EXERCISE DIRECTIONS ▸
Could you give the data below again, exactly and completely?

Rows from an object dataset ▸
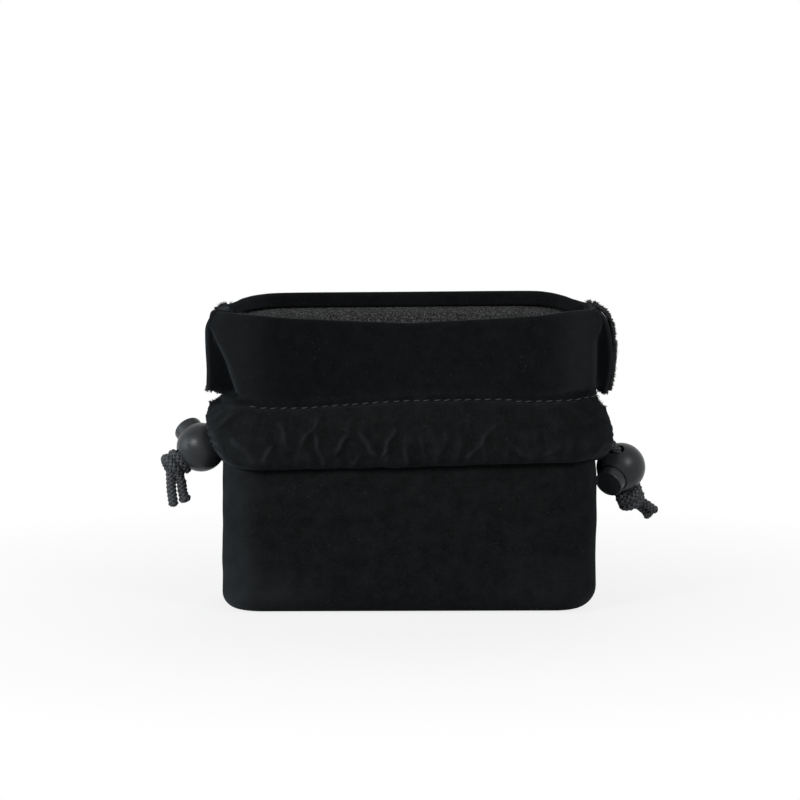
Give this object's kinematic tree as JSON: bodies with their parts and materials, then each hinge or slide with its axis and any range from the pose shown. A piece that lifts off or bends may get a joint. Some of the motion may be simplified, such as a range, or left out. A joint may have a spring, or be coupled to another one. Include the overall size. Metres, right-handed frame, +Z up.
{
  "type": "drawstring camera pouch",
  "caption": "Padded velvet pouch with a flat base, a drawcord channel under a flared collar, and a ball-shaped spring cord lock at each side.",
  "frame": {"origin": "middle of the flat base, on the surface that the pouch stands on", "axes": "+X to the pouch's right as seen from the front, +Y from front to back, +Z up out of the base"},
  "size_m": [0.1581, 0.0572, 0.095],
  "materials": {
    "velvet": "short-pile black velvet",
    "lining": "grey speckled padded lining",
    "thread": "grey sewing thread",
    "cord": "braided dark grey cord",
    "lock_plastic": "satin dark grey moulded plastic",
    "spring_steel": "drawn spring wire"
  },
  "bodies": {
    "bag": {"front_shell": "velvet", "back_shell": "velvet", "base_panel": "velvet", "front_lining": "lining", "back_lining": "lining", "base_pad": "lining", "left_collar": "velvet", "left_upper_lining": "lining", "left_channel_front": "velvet", "left_channel_back": "velvet", "right_collar": "velvet", "right_upper_lining": "lining", "right_channel_front": "velvet", "right_channel_back": "velvet", "left_drawcord": "cord", "right_drawcord": "cord"},
    "front_mouth": {"front_channel": "velvet", "front_collar": "velvet", "front_upper_lining": "lining", "front_topstitch": "thread"},
    "back_mouth": {"back_channel": "velvet", "back_collar": "velvet", "back_upper_lining": "lining", "back_topstitch": "thread"},
    "left_lock": {"left_lock_ball": "lock_plastic", "left_lock_spring": "spring_steel"},
    "left_button": {"left_lock_button": "lock_plastic"},
    "left_cord_end": {"left_knot": "cord", "left_strand_front": "cord", "left_strand_back": "cord", "left_tail_long": "cord", "left_tail_short": "cord"},
    "right_lock": {"right_lock_ball": "lock_plastic", "right_lock_spring": "spring_steel"},
    "right_button": {"right_lock_button": "lock_plastic"},
    "right_cord_end": {"right_knot": "cord", "right_strand_front": "cord", "right_strand_back": "cord", "right_tail_long": "cord", "right_tail_short": "cord"}
  },
  "joints": [
    {"name": "front_mouth_lean", "type": "hinge", "parent": "bag", "child": "front_mouth", "pos_m": [0, -0.0184, 0.04545], "axis": [-1, 0, 0], "range_deg": [0, 24], "deforming": ["left_drawcord", "right_drawcord"]},
    {"name": "back_mouth_lean", "type": "hinge", "parent": "bag", "child": "back_mouth", "pos_m": [0, 0.0184, 0.04545], "axis": [1, 0, 0], "range_deg": [0, 24], "deforming": ["left_drawcord", "right_drawcord"]},
    {"name": "left_lock_slide", "type": "slide", "parent": "bag", "child": "left_lock", "axis": [-1, 0, 0], "range_m": [0, 0.022]},
    {"name": "right_lock_slide", "type": "slide", "parent": "bag", "child": "right_lock", "axis": [1, 0, 0], "range_m": [0, 0.022]},
    {"name": "left_button_press", "type": "slide", "parent": "left_lock", "child": "left_button", "axis": [0.4894, -0.6691, -0.5593], "range_m": [0, 0.0024], "stiffness_N_per_m": 900, "springref_m": -0.002, "deforming": ["left_lock_spring"]},
    {"name": "right_button_press", "type": "slide", "parent": "right_lock", "child": "right_button", "axis": [0.4502, 0.7553, 0.4762], "range_m": [0, 0.0024], "stiffness_N_per_m": 900, "springref_m": -0.002, "deforming": ["right_lock_spring"]},
    {"name": "left_cord_draw", "type": "slide", "parent": "left_lock", "child": "left_cord_end", "axis": [-0.8399, -0.189, -0.5088], "range_m": [0, 0.025]},
    {"name": "right_cord_draw", "type": "slide", "parent": "right_lock", "child": "right_cord_end", "axis": [0.3064, 0.3703, -0.8769], "range_m": [0, 0.025]}
  ],
  "couplings": [
    {"joint": "back_mouth_lean", "follows": "front_mouth_lean", "ratio": 1},
    {"joint": "left_cord_draw", "follows": "front_mouth_lean", "m_per_rad": 0.0596},
    {"joint": "right_cord_draw", "follows": "front_mouth_lean", "m_per_rad": 0.0596}
  ]
}
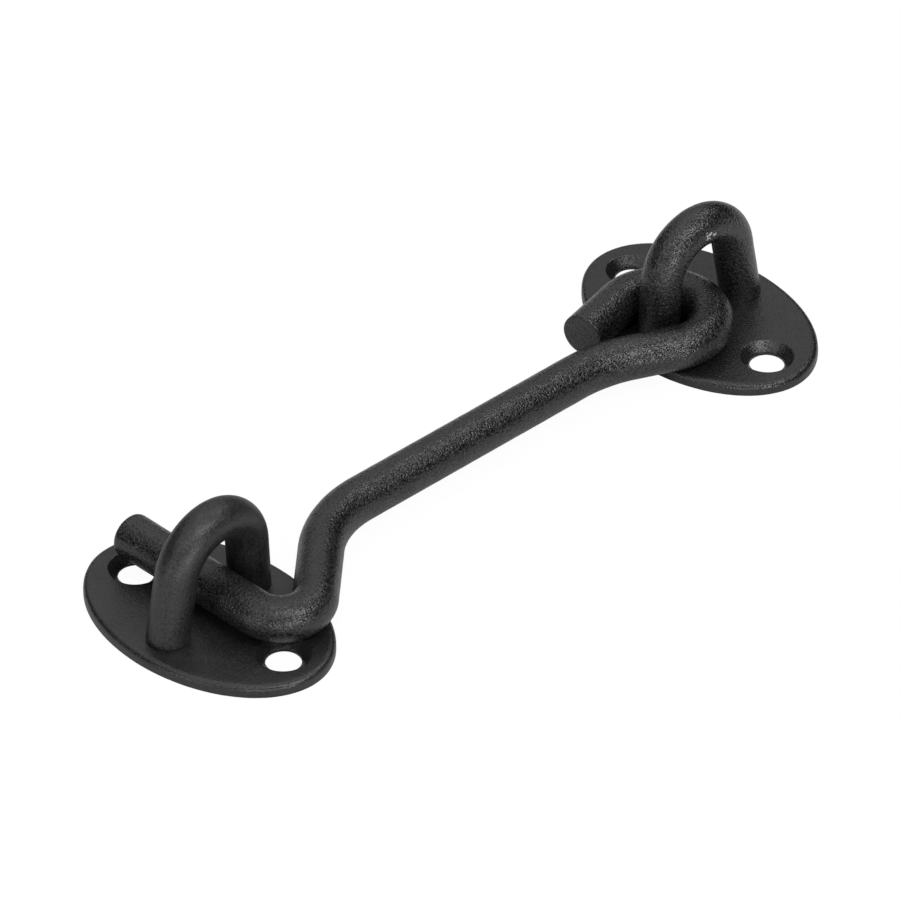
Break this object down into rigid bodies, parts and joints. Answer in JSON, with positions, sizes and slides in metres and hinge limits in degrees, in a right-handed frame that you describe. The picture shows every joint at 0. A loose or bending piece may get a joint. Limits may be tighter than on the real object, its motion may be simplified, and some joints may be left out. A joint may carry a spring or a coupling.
{
  "type": "hook and staple door latch",
  "caption": "Bent rod hook that turns on an oval screw plate's staple and drops its prong into the staple of a second oval plate.",
  "frame": {"origin": "middle of the eye plate's two screw holes, on the plate's back face", "axes": "+X along the hook's shank from the catch plate to the eye plate, +Y towards the prong's tip, +Z away from the door"},
  "size_m": [0.1835, 0.0648, 0.0306],
  "materials": {
    "plate_coat": "matte black powder coat, fine sand texture",
    "rod_coat": "matte black powder coat, coarse sand texture"
  },
  "bodies": {
    "eye": {"eye_plate": "plate_coat", "eye_staple": "rod_coat"},
    "hook": {"hook": "rod_coat"},
    "catch": {"catch_plate": "plate_coat", "catch_staple": "rod_coat"}
  },
  "joints": [
    {"name": "hook_swing", "type": "hinge", "parent": "eye", "child": "hook", "pos_m": [-0.01233, -0.0009, 0.00773], "axis": [0, 0, 1], "range_deg": [0, 145]},
    {"name": "catch_removal", "type": "slide", "parent": "eye", "child": "catch", "axis": [0, 1, 0], "range_m": [0, 0.06]}
  ]
}
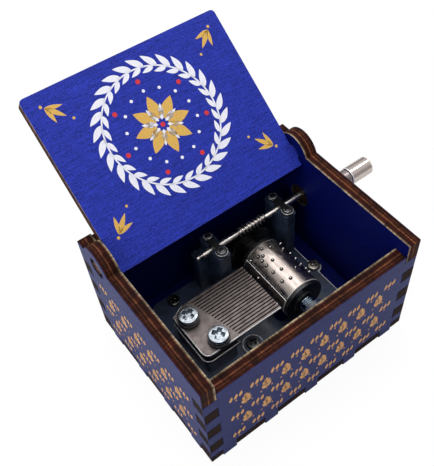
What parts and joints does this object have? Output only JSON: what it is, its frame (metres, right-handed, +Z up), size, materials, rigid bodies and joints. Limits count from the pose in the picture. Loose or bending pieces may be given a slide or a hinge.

WORKED SOLUTION ▸
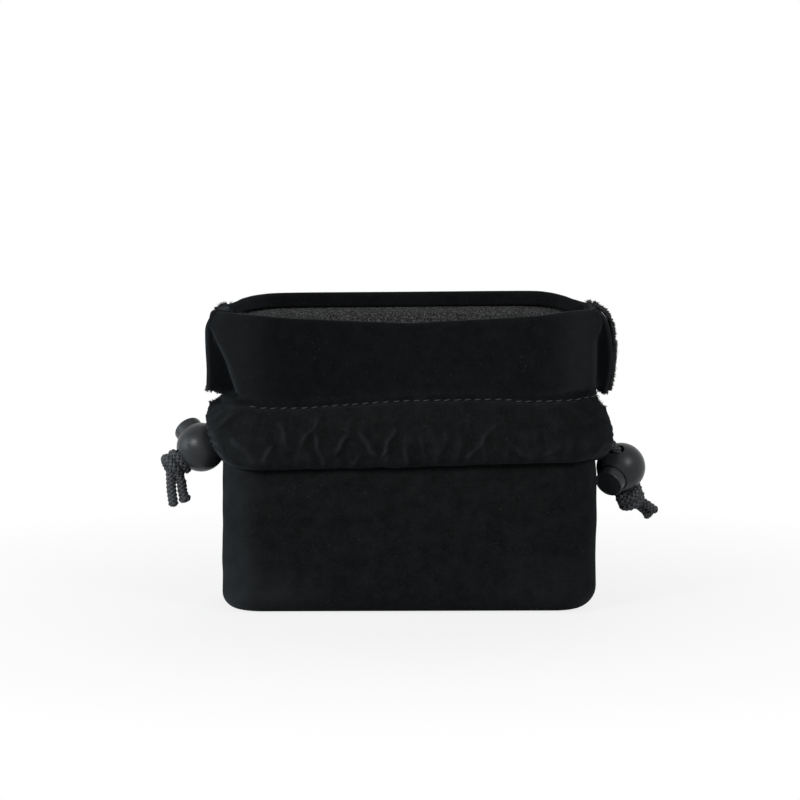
Give this object's kinematic tree as JSON: bodies with their parts and materials, then each hinge or slide with its axis and any range from the pose shown. A piece that lifts off or bends may get a joint. Some of the motion may be simplified, such as a range, or left out. A joint may have a spring, or be coupled to another one. Include the overall size. Metres, right-handed frame, +Z up.
{
  "type": "drawstring camera pouch",
  "caption": "Padded velvet pouch with a flat base, a drawcord channel under a flared collar, and a ball-shaped spring cord lock at each side.",
  "frame": {"origin": "middle of the flat base, on the surface that the pouch stands on", "axes": "+X to the pouch's right as seen from the front, +Y from front to back, +Z up out of the base"},
  "size_m": [0.1581, 0.0572, 0.095],
  "materials": {
    "velvet": "short-pile black velvet",
    "lining": "grey speckled padded lining",
    "thread": "grey sewing thread",
    "cord": "braided dark grey cord",
    "lock_plastic": "satin dark grey moulded plastic",
    "spring_steel": "drawn spring wire"
  },
  "bodies": {
    "bag": {"front_shell": "velvet", "back_shell": "velvet", "base_panel": "velvet", "front_lining": "lining", "back_lining": "lining", "base_pad": "lining", "left_collar": "velvet", "left_upper_lining": "lining", "left_channel_front": "velvet", "left_channel_back": "velvet", "right_collar": "velvet", "right_upper_lining": "lining", "right_channel_front": "velvet", "right_channel_back": "velvet", "left_drawcord": "cord", "right_drawcord": "cord"},
    "front_mouth": {"front_channel": "velvet", "front_collar": "velvet", "front_upper_lining": "lining", "front_topstitch": "thread"},
    "back_mouth": {"back_channel": "velvet", "back_collar": "velvet", "back_upper_lining": "lining", "back_topstitch": "thread"},
    "left_lock": {"left_lock_ball": "lock_plastic", "left_lock_spring": "spring_steel"},
    "left_button": {"left_lock_button": "lock_plastic"},
    "left_cord_end": {"left_knot": "cord", "left_strand_front": "cord", "left_strand_back": "cord", "left_tail_long": "cord", "left_tail_short": "cord"},
    "right_lock": {"right_lock_ball": "lock_plastic", "right_lock_spring": "spring_steel"},
    "right_button": {"right_lock_button": "lock_plastic"},
    "right_cord_end": {"right_knot": "cord", "right_strand_front": "cord", "right_strand_back": "cord", "right_tail_long": "cord", "right_tail_short": "cord"}
  },
  "joints": [
    {"name": "front_mouth_lean", "type": "hinge", "parent": "bag", "child": "front_mouth", "pos_m": [0, -0.0184, 0.04545], "axis": [-1, 0, 0], "range_deg": [0, 24], "deforming": ["left_drawcord", "right_drawcord"]},
    {"name": "back_mouth_lean", "type": "hinge", "parent": "bag", "child": "back_mouth", "pos_m": [0, 0.0184, 0.04545], "axis": [1, 0, 0], "range_deg": [0, 24], "deforming": ["left_drawcord", "right_drawcord"]},
    {"name": "left_lock_slide", "type": "slide", "parent": "bag", "child": "left_lock", "axis": [-1, 0, 0], "range_m": [0, 0.022]},
    {"name": "right_lock_slide", "type": "slide", "parent": "bag", "child": "right_lock", "axis": [1, 0, 0], "range_m": [0, 0.022]},
    {"name": "left_button_press", "type": "slide", "parent": "left_lock", "child": "left_button", "axis": [0.4894, -0.6691, -0.5593], "range_m": [0, 0.0024], "stiffness_N_per_m": 900, "springref_m": -0.002, "deforming": ["left_lock_spring"]},
    {"name": "right_button_press", "type": "slide", "parent": "right_lock", "child": "right_button", "axis": [0.4502, 0.7553, 0.4762], "range_m": [0, 0.0024], "stiffness_N_per_m": 900, "springref_m": -0.002, "deforming": ["right_lock_spring"]},
    {"name": "left_cord_draw", "type": "slide", "parent": "left_lock", "child": "left_cord_end", "axis": [-0.8399, -0.189, -0.5088], "range_m": [0, 0.025]},
    {"name": "right_cord_draw", "type": "slide", "parent": "right_lock", "child": "right_cord_end", "axis": [0.3064, 0.3703, -0.8769], "range_m": [0, 0.025]}
  ],
  "couplings": [
    {"joint": "back_mouth_lean", "follows": "front_mouth_lean", "ratio": 1},
    {"joint": "left_cord_draw", "follows": "front_mouth_lean", "m_per_rad": 0.0596},
    {"joint": "right_cord_draw", "follows": "front_mouth_lean", "m_per_rad": 0.0596}
  ]
}
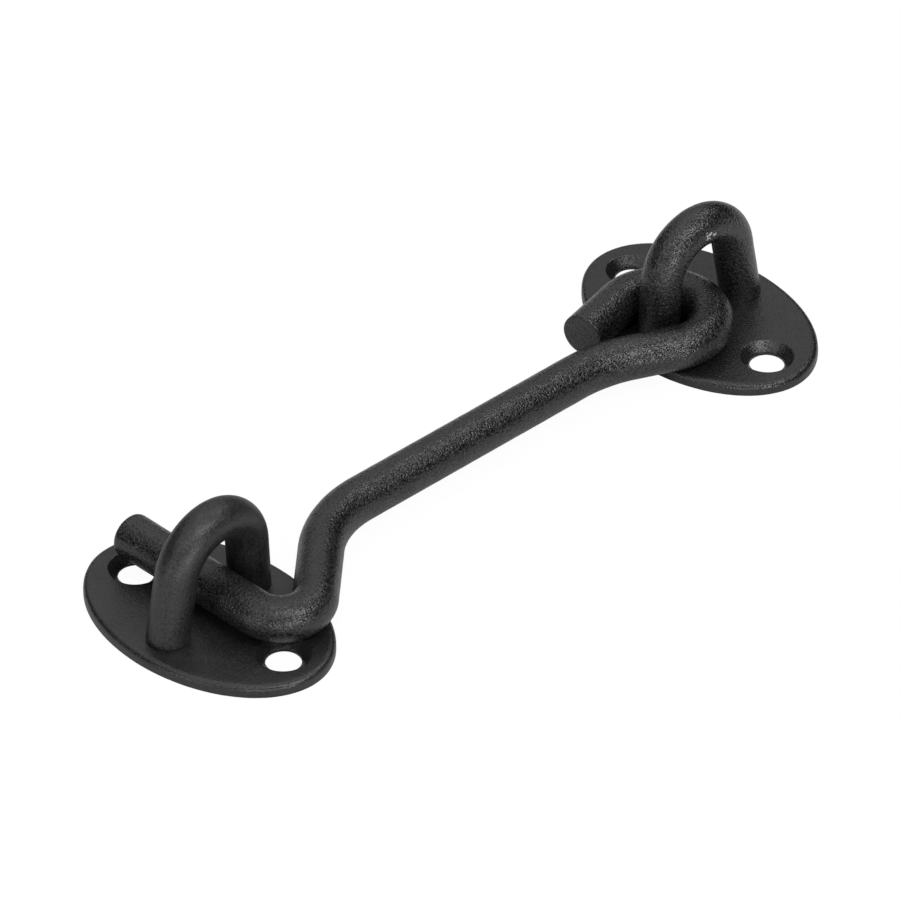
Break this object down into rigid bodies, parts and joints. Answer in JSON, with positions, sizes and slides in metres and hinge limits in degrees, in a right-handed frame that you describe. The picture shows every joint at 0. A loose or bending piece may get a joint. Limits may be tighter than on the real object, its motion may be simplified, and some joints may be left out. A joint may carry a spring or a coupling.
{
  "type": "hook and staple door latch",
  "caption": "Bent rod hook that turns on an oval screw plate's staple and drops its prong into the staple of a second oval plate.",
  "frame": {"origin": "middle of the eye plate's two screw holes, on the plate's back face", "axes": "+X along the hook's shank from the catch plate to the eye plate, +Y towards the prong's tip, +Z away from the door"},
  "size_m": [0.1835, 0.0648, 0.0306],
  "materials": {
    "plate_coat": "matte black powder coat, fine sand texture",
    "rod_coat": "matte black powder coat, coarse sand texture"
  },
  "bodies": {
    "eye": {"eye_plate": "plate_coat", "eye_staple": "rod_coat"},
    "hook": {"hook": "rod_coat"},
    "catch": {"catch_plate": "plate_coat", "catch_staple": "rod_coat"}
  },
  "joints": [
    {"name": "hook_swing", "type": "hinge", "parent": "eye", "child": "hook", "pos_m": [-0.01233, -0.0009, 0.00773], "axis": [0, 0, 1], "range_deg": [0, 145]},
    {"name": "catch_removal", "type": "slide", "parent": "eye", "child": "catch", "axis": [0, 1, 0], "range_m": [0, 0.06]}
  ]
}
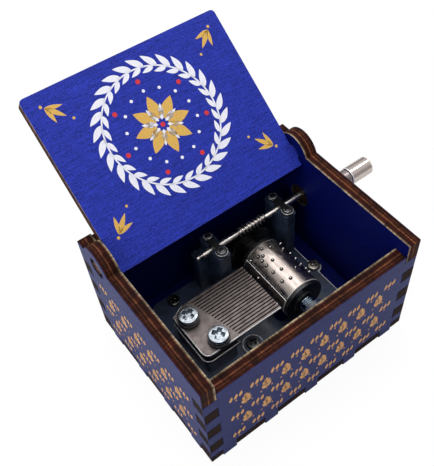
What parts and joints does this object have? Output only JSON: what it is, its frame (metres, right-handed, +Z up), size, materials, rigid bodies and joints. Limits count from the pose in the picture. Loose or bending pieces may be given a slide or a hinge.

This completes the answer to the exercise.